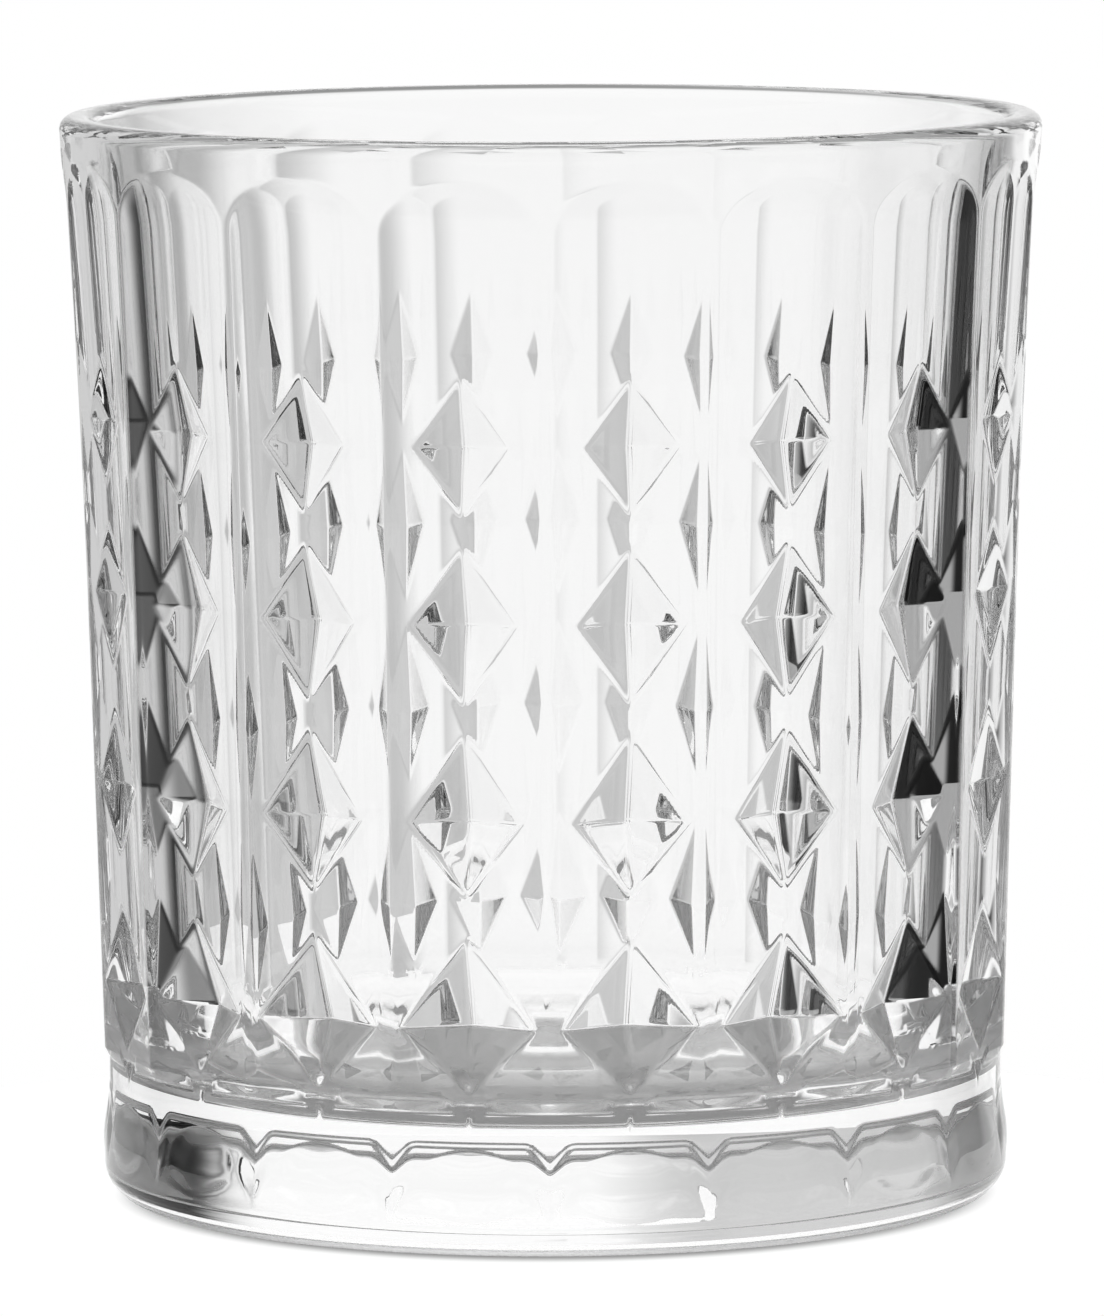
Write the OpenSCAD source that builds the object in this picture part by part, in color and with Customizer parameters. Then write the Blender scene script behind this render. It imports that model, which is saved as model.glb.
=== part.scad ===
// Old-fashioned tumbler of clear pressed glass.
// Its wall is a ring of flat panels, each with a column of sunk four-sided diamonds.
// Millimetres. Origin at the centre of the underside, +Z up, photographed side towards -Y.
// The real tumbler is one piece of glass: the nodes are its base, its wall and its rim,
// divided where the mould's own sections meet.

/* [Body] */
// Height from the resting face to the top of the rim
body_h = 93; // [88:0.5:105]
// Outside diameter at the rim
rim_d = 84; // [82:0.5:92]
// Outside diameter of the smooth band round the base
base_d = 76.8; // [74:0.2:79]
// Height above which the side turns outwards
flare_z = 50; // [40:1:60]
// How far that turn carries the rim out, inside and outside alike
flare_out = 0.7; // [0.4:0.1:1.8]

/* [Rim] */
// Wall thickness at the rim
rim_wall = 3; // [2.6:0.1:4]
// Radius of the rounding on both edges of the rim
lip_r = 1.2; // [0.6:0.1:1.3]
// Height of the plain rim above the topmost point of the panels
rim_h = 3.2; // [2:0.1:5]

/* [Base] */
// Height of the smooth band round the base
band_h = 12; // [11.5:0.5:14]
// How far the heel stands out beyond that band
heel_out = 0.5; // [0.2:0.1:1]
// Height up to which the heel keeps its full diameter
heel_z = 5; // [4:0.5:6]
// Height at which the heel has sloped back to the band
heel_h = 8.5; // [7:0.5:9.5]
// Radius of the rounding under the heel
corner_r = 3; // [2:0.25:3.75]
// Width of the ring that the tumbler rests on
foot_w = 5; // [3:0.5:8]
// Depth of the hollow under the base
push_up = 1.5; // [0.5:0.1:3]

/* [Inside] */
// Height of the inside floor above the resting face
floor_z = 10; // [10:0.5:11]
// Thickness of the wall at the floor, measured in from the smooth band
floor_wall = 4.9; // [4.5:0.1:7]
// Radius of the rounding between the floor and the inside wall
floor_r = 6; // [3:0.25:9]

/* [Panels] */
// Number of panels round the wall
panel_count = 18; // [16:1:20]
// Turn of the first panel from the front, towards the right
first_turn = 9.3; // [0:0.1:22]
// Width of the round rib left between two panels
rib_w = 0.8; // [0.4:0.1:1.6]
// How far the foot of the ribs stands out beyond the smooth band
ledge_out = 0.65; // [0.6:0.05:1]
// Height of the slope that joins the ribs to the smooth band
ledge_h = 1.3; // [0.8:0.1:2]
// Radius of the sweep that carries each panel out to the rim
arch_r = 20; // [10:1:30]

/* [Diamonds] */
// Heights of the diamonds below their widest line, from the lowest row to the highest
diamond_down = [5.4, 6.2, 6.6, 5.7]; // [4:0.1:7]
// Heights of the diamonds above their widest line, from the lowest row to the highest
diamond_up = [7.4, 7.3, 6.4, 5.7]; // [4:0.1:7.5]
// Flat land left on each side of the diamonds, from the lowest row to the highest
diamond_land = [0.85, 1.85, 2.26, 2.85]; // [0.6:0.01:4]
// Flat gaps between the rows, from the lowest to the highest
diamond_gap = [3.7, 2.5, 2.65]; // [1:0.05:5]
// Flat gap between the slope above the smooth band and the lowest row
first_gap = 0.67; // [0.5:0.01:2]
// Angles between the diamonds' faces and their panel, from the lowest row to the highest
diamond_angle = [23, 22.7, 22, 20.5]; // [14:0.1:24]

/* [Hidden] */

rim_out_r = rim_d / 2;
rim_in_r = rim_out_r - rim_wall;
base_r = base_d / 2;
heel_r = base_r + heel_out;
panel_step = 360 / panel_count;
cut_over = 1;
round_parts = 8;
side_parts = 5;

// The lip's roundings start here, and here the rim has its full diameter.
lip_z = body_h - lip_r;
// The plain rim is a node of its own above this plane.
rim_z = body_h - rim_h;
// The ribs start here, above the slope that joins them to the smooth band.
ledge_z = band_h + ledge_h;

// Outer side, measured over the ribs: straight up to flare_z, then turning outwards.
rib_foot_r = base_r + ledge_out;
side_slope = (rim_out_r - flare_out - rib_foot_r) / (lip_z - ledge_z);
flare_span = lip_z - flare_z;
function flare_part(z) = max(0, z - flare_z) / flare_span;
function rib_r(z) = rib_foot_r + side_slope * (z - ledge_z) + flare_out * pow(flare_part(z), 2);
function side_lean(z) = atan(side_slope + 2 * flare_out * flare_part(z) / flare_span);

// A panel is a flat that meets the round side at the edges of its two ribs.
rib_half_turn = asin(rib_w / 2 / base_r);
panel_half_turn = panel_step / 2 - rib_half_turn;
function panel_r(z) = rib_r(z) * cos(panel_half_turn);
function panel_half_w(z) = rib_r(z) * sin(panel_half_turn);

// Each panel sweeps out along arch_r and reaches the round side just under the plain rim.
arch_rise = sqrt(2 * arch_r * (rim_out_r - panel_r(lip_z)));
arch_z = rim_z - arch_rise;

// Inside wall: a straight taper rounded into the floor, with the outer side's turn above.
floor_in_r = base_r - floor_wall;
inner_lean = atan((rim_in_r - flare_out - floor_in_r) / (lip_z - floor_z));
function inner_r(z) = floor_in_r + (z - floor_z) * tan(inner_lean)
    + flare_out * pow(flare_part(z), 2);
floor_flat_r = floor_in_r - floor_r * (1 - sin(inner_lean)) / cos(inner_lean);

// The hollow under the base is a shallow dome inside the resting ring.
foot_out_r = heel_r - corner_r;
dome_edge_r = foot_out_r - foot_w;
dome_r = (pow(dome_edge_r, 2) + pow(push_up, 2)) / (2 * push_up);
dome_half_turn = asin(dome_edge_r / dome_r);

// Points of an arc, from one angle to another, about a centre given as radius and height.
function arc(centre, r, from, to) =
    [for (i = [0 : round_parts]) let (a = from + (to - from) * i / round_parts)
        centre + r * [cos(a), sin(a)]];

// Points up the outer side over the ribs, and up or down the inside wall.
function side_points(from, to, parts) =
    [for (i = [0 : parts]) let (z = from + (to - from) * i / parts) [rib_r(z), z]];
function inner_points(from, to, parts) =
    [for (i = [0 : parts]) let (z = from + (to - from) * i / parts) [inner_r(z), z]];

// The solid bottom, up to the inside floor, with most of the smooth band.
// The wall stands on its rim, face to face.
module base() {
    color([0.86, 0.9, 0.92, 0.55])
    rotate_extrude($fn = 180)
    polygon(concat(
        [[0, floor_z]],
        arc([0, push_up - dome_r], dome_r, 90, 90 - dome_half_turn),
        arc([foot_out_r, corner_r], corner_r, -90, 0),
        [[heel_r, heel_z], [base_r, heel_h], [base_r, floor_z]]));
}

// The wall before its panels are cut.
module turned_wall() {
    rotate_extrude($fn = 180)
    polygon(concat(
        [[base_r, floor_z], [base_r, band_h], [rib_foot_r, ledge_z]],
        side_points(flare_z, rim_z, side_parts),
        inner_points(rim_z, flare_z, side_parts),
        arc([floor_flat_r, floor_z + floor_r], floor_r, -inner_lean, -90)));
}

// Everything in front of one panel's face and of its sweep at the top.
module panel_cut() {
    out_r = max(rim_out_r, rib_foot_r) + cut_over;
    foot_z = band_h - cut_over;
    top_z = rim_z + cut_over;
    face = [for (i = [0 : side_parts - 1])
        let (z = flare_z + (arch_z - flare_z) * (i + 0.5) / side_parts) [panel_r(z), z]];
    sweep = [for (i = [0 : round_parts]) let (up = (top_z - arch_z) * i / round_parts)
        [panel_r(arch_z + up) + pow(up, 2) / (2 * arch_r), arch_z + up]];
    rotate([90, 0, -90])
    linear_extrude(height = 2 * panel_half_w(lip_z) + 2 * cut_over, center = true)
    polygon(concat(
        [[out_r, foot_z], [panel_r(foot_z), foot_z]],
        face, sweep, [[out_r, top_z]]));
}

// A diamond sunk into the panel: a pyramid lying on its side, with its point in the glass.
// Its widest line is at z, and it reaches down and up from there by different heights.
module diamond_cut(z, down, up, half_w, angle) {
    depth = half_w * tan(angle);
    grow = (depth + cut_over) / depth;
    translate([0, -panel_r(z), z])
    rotate([side_lean(z), 0, 0])
    polyhedron(
        points = [
            [0, depth, 0],
            [-half_w * grow, -cut_over, 0], [0, -cut_over, -down * grow],
            [half_w * grow, -cut_over, 0], [0, -cut_over, up * grow]],
        faces = [[0, 1, 2], [0, 2, 3], [0, 3, 4], [0, 4, 1], [4, 3, 2, 1]]);
}

// Foot of a row: the rows stack upwards from the slope above the base band.
function row_foot(row) = row == 0
    ? ledge_z + first_gap
    : row_foot(row - 1) + diamond_down[row - 1] + diamond_up[row - 1] + diamond_gap[row - 1];

module diamond_column() {
    for (row = [0 : len(diamond_down) - 1]) {
        z = row_foot(row) + diamond_down[row];
        half_w = panel_half_w(z) - diamond_land[row];
        diamond_cut(z, diamond_down[row], diamond_up[row], half_w, diamond_angle[row]);
    }
}

// The patterned wall, from the top of the smooth band to the plain rim.
module panelled_wall() {
    color([0.9, 0.94, 0.96, 0.5])
    difference() {
        turned_wall();
        for (i = [0 : panel_count - 1])
            rotate([0, 0, first_turn + i * panel_step]) panel_cut();
        for (i = [0 : panel_count - 1])
            rotate([0, 0, first_turn + i * panel_step]) diamond_column();
    }
}

// The plain rim with its rounded lip.
module rim() {
    color([0.94, 0.96, 0.98, 0.5])
    rotate_extrude($fn = 180)
    polygon(concat(
        [[inner_r(rim_z), rim_z], [rib_r(rim_z), rim_z]],
        arc([rim_out_r - lip_r, lip_z], lip_r, 0, 90),
        arc([rim_in_r + lip_r, lip_z], lip_r, 90, 180)));
}

base();
panelled_wall();
rim();
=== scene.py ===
"""The looks of the pressed-glass tumbler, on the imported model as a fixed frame.

The three CAD nodes are regions of one piece of glass, so one continuous skin stands for all of
them here. It is worked out from the same sizes, with the softened edges that pressing leaves.
"""
import math

import bpy
import numpy as np
from mathutils import Matrix, Vector
from mathutils.bvhtree import BVHTree


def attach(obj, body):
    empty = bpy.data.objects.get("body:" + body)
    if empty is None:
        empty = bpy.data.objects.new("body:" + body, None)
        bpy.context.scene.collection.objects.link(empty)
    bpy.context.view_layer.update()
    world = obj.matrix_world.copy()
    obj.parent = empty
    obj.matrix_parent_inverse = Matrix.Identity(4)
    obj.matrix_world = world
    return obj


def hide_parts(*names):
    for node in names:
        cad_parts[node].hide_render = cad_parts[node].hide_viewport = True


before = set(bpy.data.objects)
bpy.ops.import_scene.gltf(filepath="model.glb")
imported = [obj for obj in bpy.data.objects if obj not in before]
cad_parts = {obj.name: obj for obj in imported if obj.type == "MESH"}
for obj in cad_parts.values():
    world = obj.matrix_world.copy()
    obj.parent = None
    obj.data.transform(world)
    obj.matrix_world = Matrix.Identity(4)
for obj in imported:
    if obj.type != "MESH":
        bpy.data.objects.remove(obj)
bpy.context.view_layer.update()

scene = bpy.context.scene
MM = 0.001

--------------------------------

● **REQUIREMENTS**: Your task is to transcribe only the lines from the line containing "its rounded lip." through the line containing "obj.matrix_world = world", word for word.

● **FINISHED EXERCISE**:
// The plain rim with its rounded lip.
module rim() {
    color([0.94, 0.96, 0.98, 0.5])
    rotate_extrude($fn = 180)
    polygon(concat(
        [[inner_r(rim_z), rim_z], [rib_r(rim_z), rim_z]],
        arc([rim_out_r - lip_r, lip_z], lip_r, 0, 90),
        arc([rim_in_r + lip_r, lip_z], lip_r, 90, 180)));
}

base();
panelled_wall();
rim();
=== scene.py ===
"""The looks of the pressed-glass tumbler, on the imported model as a fixed frame.

The three CAD nodes are regions of one piece of glass, so one continuous skin stands for all of
them here. It is worked out from the same sizes, with the softened edges that pressing leaves.
"""
import math

import bpy
import numpy as np
from mathutils import Matrix, Vector
from mathutils.bvhtree import BVHTree


def attach(obj, body):
    empty = bpy.data.objects.get("body:" + body)
    if empty is None:
        empty = bpy.data.objects.new("body:" + body, None)
        bpy.context.scene.collection.objects.link(empty)
    bpy.context.view_layer.update()
    world = obj.matrix_world.copy()
    obj.parent = empty
    obj.matrix_parent_inverse = Matrix.Identity(4)
    obj.matrix_world = world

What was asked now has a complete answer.